Larry Cohen, director of cult horror films, dies at 77
Spice Girls’ Mel B says she hooked up with Geri Halliwell
Ahead of the Spice Girls’ reunion tour this summer, the group’s Scary Spice, Mel B, revealed in an interview with Piers Morgan that she slept with bandmate Geri Halliwell, aka Ginger Spice.
Mel B made the confession during a taping Friday of Piers Morgan’s new UK show “Life Stories.” Morgan asks Mel B to respond to the longstanding rumor that she and Halliwell hooked up during the band’s heyday in the 1990s.
“You were coming here to be brutally honest,” Morgan said, asking her point-blank, “Did or didn’t you sleep with Geri Halliwell?”
At first, the “America’s Got Talent” judge, 43, insisted that she and her bandmate “slept in a bed together, but not like that,” but then nodded when Morgan asked her whether things escalated with Halliwell.
“She’s going to hate me for this because she’s all posh in her country house with her husband,” Mel B said of Halliwell, who married Formula 1 racing team boss Christian Horner in 2015.

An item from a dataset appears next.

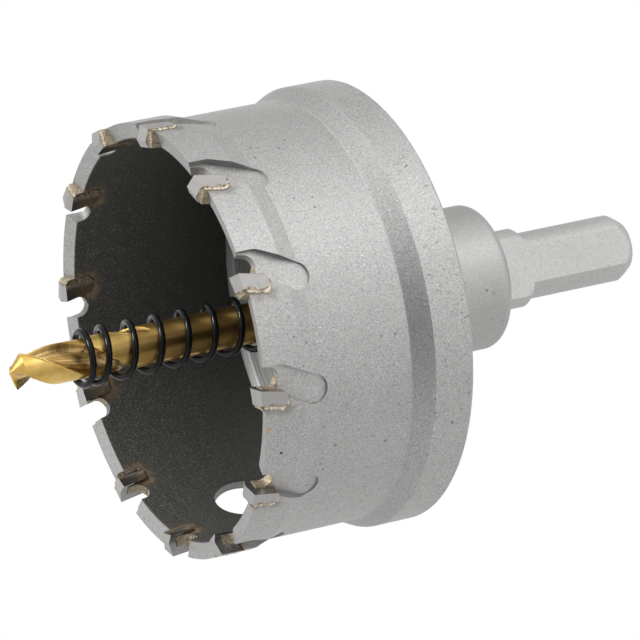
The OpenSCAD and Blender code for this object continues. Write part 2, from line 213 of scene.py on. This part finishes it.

‘Fuller House’ actress gets co-star’s support
Actress Candace Cameron Bure says “family sticks together no matter what,” in what seems a sign of support for “Fuller House” co-star Lori Loughlin, who has been charged in an alleged college admissions scandal.
Bure delivered that message in her acceptance speech Saturday night at the Nickelodeon Kids’ Choice Award for Favorite Funny TV Show. She later shared those thoughts on Instagram.
“They stick together through the hard times,” she said.
“They support each other. They encourage one another. They pray for each other, and they stand by their side no matter how tough it gets. And a loving family that sticks together also celebrates the really good times together.”
Larry Cohen, the maverick B-movie director of cult horror films “It’s Alive” and “God Told Me To,” died. He was 77.
Cohen’s friend and spokesman, the actor Shade Rupe, said Cohen died Saturday in Los Angeles surrounded by loved ones.
Cohen’s films were schlocky, lowbudget films that developed cult followings, spawned sequels and gained esteem for their genre reflections of contemporary social issues.
Cohen’s approach – he would often shoot extreme scenes on New York City streets without permits or alerting people in the area – made him, like Roger Corman, revered among subsequent generations of independent genre-movie filmmakers.